* **TASK BRIEF**
Collect all the lines that mention the word "rigid".

* **MATERIAL**

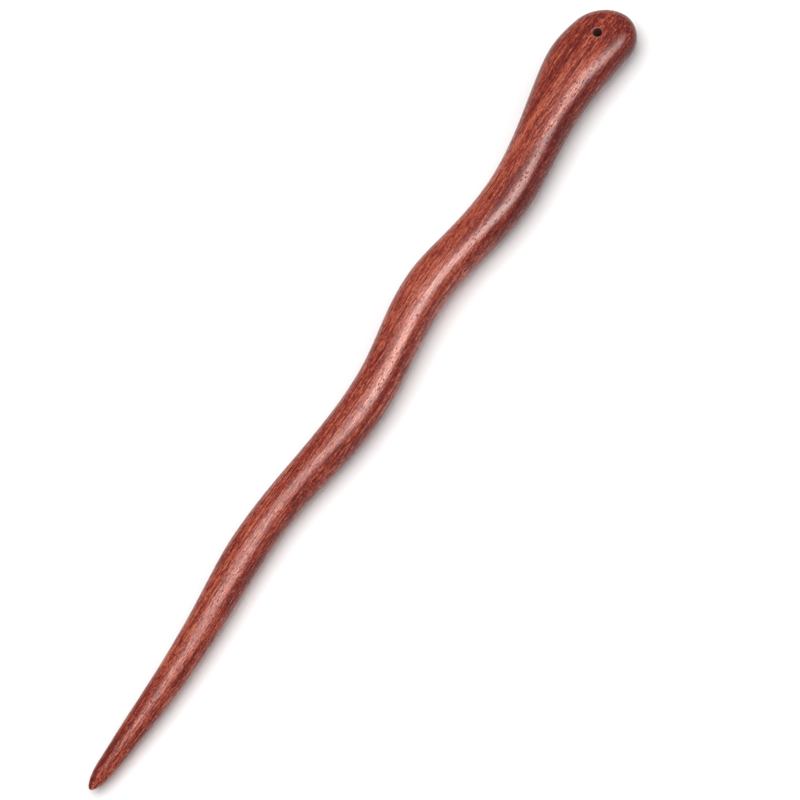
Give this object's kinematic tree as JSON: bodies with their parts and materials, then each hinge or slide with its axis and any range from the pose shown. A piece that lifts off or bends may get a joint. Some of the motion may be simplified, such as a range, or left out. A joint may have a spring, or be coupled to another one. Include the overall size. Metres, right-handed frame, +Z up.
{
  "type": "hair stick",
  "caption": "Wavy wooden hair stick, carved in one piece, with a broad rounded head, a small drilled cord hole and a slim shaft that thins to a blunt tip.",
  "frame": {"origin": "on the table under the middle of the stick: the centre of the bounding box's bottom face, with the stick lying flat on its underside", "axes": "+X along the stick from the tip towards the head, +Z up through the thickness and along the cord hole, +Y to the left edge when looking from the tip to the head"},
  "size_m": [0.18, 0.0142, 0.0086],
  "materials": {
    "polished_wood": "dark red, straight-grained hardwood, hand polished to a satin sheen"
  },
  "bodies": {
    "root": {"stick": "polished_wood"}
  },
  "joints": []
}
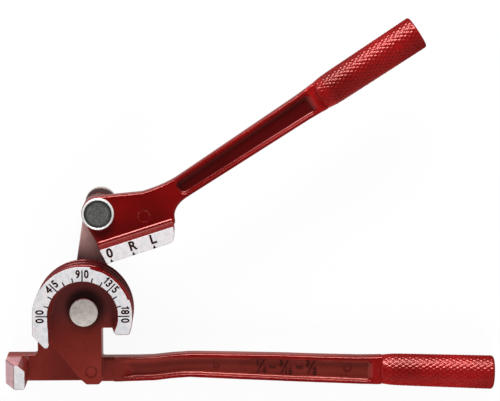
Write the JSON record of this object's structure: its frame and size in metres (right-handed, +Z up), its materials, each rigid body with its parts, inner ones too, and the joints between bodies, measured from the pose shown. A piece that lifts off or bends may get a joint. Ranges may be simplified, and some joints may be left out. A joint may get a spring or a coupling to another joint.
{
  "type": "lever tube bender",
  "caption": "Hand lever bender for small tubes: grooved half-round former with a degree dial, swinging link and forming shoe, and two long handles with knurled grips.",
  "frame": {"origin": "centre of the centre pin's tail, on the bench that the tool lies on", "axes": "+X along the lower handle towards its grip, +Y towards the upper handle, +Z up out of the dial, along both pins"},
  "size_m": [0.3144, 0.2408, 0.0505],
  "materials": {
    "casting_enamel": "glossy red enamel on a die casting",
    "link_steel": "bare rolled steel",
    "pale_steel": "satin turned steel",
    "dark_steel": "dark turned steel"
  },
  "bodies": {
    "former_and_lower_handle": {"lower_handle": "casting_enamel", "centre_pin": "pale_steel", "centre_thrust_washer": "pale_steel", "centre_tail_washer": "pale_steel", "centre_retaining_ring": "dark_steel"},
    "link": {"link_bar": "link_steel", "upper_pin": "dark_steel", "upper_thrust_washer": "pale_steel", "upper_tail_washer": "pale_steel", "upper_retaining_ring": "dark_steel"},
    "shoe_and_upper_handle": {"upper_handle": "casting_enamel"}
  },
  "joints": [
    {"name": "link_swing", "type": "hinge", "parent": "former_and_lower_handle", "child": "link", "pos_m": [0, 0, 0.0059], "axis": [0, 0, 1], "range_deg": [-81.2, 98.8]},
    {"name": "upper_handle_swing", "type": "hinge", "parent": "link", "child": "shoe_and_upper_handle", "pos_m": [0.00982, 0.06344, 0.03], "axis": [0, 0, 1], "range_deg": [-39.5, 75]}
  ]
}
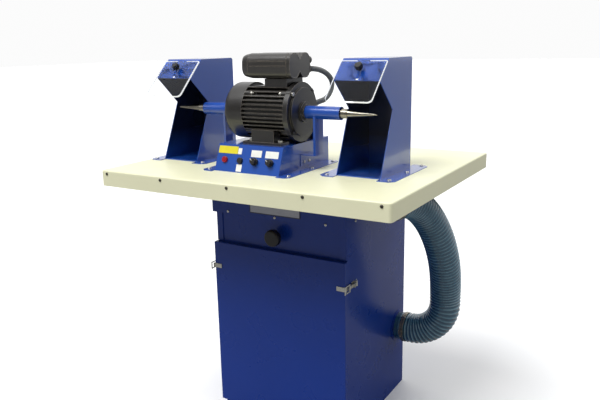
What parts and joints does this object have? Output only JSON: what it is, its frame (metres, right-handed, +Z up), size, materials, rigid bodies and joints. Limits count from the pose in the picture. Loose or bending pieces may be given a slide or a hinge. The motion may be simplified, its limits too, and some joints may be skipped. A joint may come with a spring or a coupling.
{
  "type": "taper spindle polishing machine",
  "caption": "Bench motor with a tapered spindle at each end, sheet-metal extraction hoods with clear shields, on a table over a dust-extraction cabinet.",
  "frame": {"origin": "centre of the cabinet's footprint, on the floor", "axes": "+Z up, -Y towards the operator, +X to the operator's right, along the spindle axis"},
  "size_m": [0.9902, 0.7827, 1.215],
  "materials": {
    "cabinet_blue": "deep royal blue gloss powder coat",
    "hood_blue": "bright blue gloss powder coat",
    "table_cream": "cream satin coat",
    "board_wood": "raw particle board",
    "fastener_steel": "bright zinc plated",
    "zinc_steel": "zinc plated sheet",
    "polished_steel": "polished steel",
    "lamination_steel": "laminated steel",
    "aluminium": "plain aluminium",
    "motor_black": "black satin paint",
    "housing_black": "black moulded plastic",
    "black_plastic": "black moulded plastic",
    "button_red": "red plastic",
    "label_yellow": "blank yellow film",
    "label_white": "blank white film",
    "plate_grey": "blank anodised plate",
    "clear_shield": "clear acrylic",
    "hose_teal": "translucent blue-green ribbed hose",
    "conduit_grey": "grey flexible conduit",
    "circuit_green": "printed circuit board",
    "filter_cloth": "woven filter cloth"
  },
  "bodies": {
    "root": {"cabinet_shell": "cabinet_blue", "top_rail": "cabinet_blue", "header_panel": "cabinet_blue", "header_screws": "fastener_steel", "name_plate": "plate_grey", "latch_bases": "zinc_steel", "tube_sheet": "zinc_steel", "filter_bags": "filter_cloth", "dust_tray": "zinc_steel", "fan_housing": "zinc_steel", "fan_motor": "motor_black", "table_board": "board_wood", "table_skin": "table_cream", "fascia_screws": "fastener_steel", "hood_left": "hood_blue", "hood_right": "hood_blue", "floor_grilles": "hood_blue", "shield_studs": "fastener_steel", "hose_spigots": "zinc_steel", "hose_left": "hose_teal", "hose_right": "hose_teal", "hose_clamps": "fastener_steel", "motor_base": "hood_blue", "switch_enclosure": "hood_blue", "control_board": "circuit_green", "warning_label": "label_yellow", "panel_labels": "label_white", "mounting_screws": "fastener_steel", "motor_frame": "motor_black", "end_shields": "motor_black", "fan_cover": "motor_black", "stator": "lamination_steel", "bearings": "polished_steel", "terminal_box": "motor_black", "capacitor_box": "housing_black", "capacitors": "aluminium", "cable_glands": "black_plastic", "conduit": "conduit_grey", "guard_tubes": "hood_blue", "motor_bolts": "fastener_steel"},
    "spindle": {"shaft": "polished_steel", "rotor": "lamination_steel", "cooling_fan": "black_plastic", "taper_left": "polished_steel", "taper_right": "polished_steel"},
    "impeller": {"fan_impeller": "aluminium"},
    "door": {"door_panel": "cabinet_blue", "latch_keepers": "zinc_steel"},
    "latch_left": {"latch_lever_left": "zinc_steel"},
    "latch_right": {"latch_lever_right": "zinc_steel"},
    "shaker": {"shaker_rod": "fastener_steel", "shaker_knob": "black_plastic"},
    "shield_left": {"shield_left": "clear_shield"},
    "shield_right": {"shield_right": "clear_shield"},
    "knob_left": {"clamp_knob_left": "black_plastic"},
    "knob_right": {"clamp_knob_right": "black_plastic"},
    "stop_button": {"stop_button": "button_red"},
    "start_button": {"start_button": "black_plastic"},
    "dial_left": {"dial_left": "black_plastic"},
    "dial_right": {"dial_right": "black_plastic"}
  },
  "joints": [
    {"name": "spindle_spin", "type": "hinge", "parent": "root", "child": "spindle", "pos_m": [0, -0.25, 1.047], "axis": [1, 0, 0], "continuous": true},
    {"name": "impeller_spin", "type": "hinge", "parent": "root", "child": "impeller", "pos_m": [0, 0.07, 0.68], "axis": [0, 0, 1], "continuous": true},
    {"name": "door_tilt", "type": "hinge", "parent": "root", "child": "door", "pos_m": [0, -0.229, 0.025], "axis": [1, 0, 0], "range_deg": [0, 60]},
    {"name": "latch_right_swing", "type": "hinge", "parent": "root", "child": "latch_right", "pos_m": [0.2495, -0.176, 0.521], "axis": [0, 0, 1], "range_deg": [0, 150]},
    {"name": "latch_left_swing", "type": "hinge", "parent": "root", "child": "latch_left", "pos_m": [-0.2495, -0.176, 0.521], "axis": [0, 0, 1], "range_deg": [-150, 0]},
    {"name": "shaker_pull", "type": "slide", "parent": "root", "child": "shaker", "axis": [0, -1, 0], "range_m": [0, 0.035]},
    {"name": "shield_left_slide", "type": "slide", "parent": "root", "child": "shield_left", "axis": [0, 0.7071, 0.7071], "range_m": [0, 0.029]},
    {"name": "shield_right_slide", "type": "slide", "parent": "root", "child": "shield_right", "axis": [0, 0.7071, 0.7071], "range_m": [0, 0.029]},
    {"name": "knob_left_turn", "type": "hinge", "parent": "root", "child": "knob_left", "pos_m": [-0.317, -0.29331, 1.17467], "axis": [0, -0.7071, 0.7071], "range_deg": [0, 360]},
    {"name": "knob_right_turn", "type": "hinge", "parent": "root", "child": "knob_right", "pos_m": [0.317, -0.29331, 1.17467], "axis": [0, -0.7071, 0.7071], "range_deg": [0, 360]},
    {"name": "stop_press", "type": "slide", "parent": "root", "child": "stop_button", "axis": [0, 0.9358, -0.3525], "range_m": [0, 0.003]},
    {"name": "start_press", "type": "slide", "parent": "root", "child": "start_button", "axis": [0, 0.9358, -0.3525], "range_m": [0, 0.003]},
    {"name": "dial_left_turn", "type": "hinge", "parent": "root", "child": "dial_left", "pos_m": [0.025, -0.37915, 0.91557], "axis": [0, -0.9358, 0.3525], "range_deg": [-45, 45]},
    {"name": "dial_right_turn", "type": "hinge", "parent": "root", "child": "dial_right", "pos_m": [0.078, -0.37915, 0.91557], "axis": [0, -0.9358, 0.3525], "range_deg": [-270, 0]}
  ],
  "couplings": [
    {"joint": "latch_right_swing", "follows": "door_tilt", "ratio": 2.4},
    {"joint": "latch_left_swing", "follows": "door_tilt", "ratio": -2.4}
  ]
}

* **RESPONSE TO THE TASK**
Write the JSON record of this object's structure: its frame and size in metres (right-handed, +Z up), its materials, each rigid body with its parts, inner ones too, and the joints between bodies, measured from the pose shown. A piece that lifts off or bends may get a joint. Ranges may be simplified, and some joints may be left out. A joint may get a spring or a coupling to another joint.
What parts and joints does this object have? Output only JSON: what it is, its frame (metres, right-handed, +Z up), size, materials, rigid bodies and joints. Limits count from the pose in the picture. Loose or bending pieces may be given a slide or a hinge. The motion may be simplified, its limits too, and some joints may be skipped. A joint may come with a spring or a coupling.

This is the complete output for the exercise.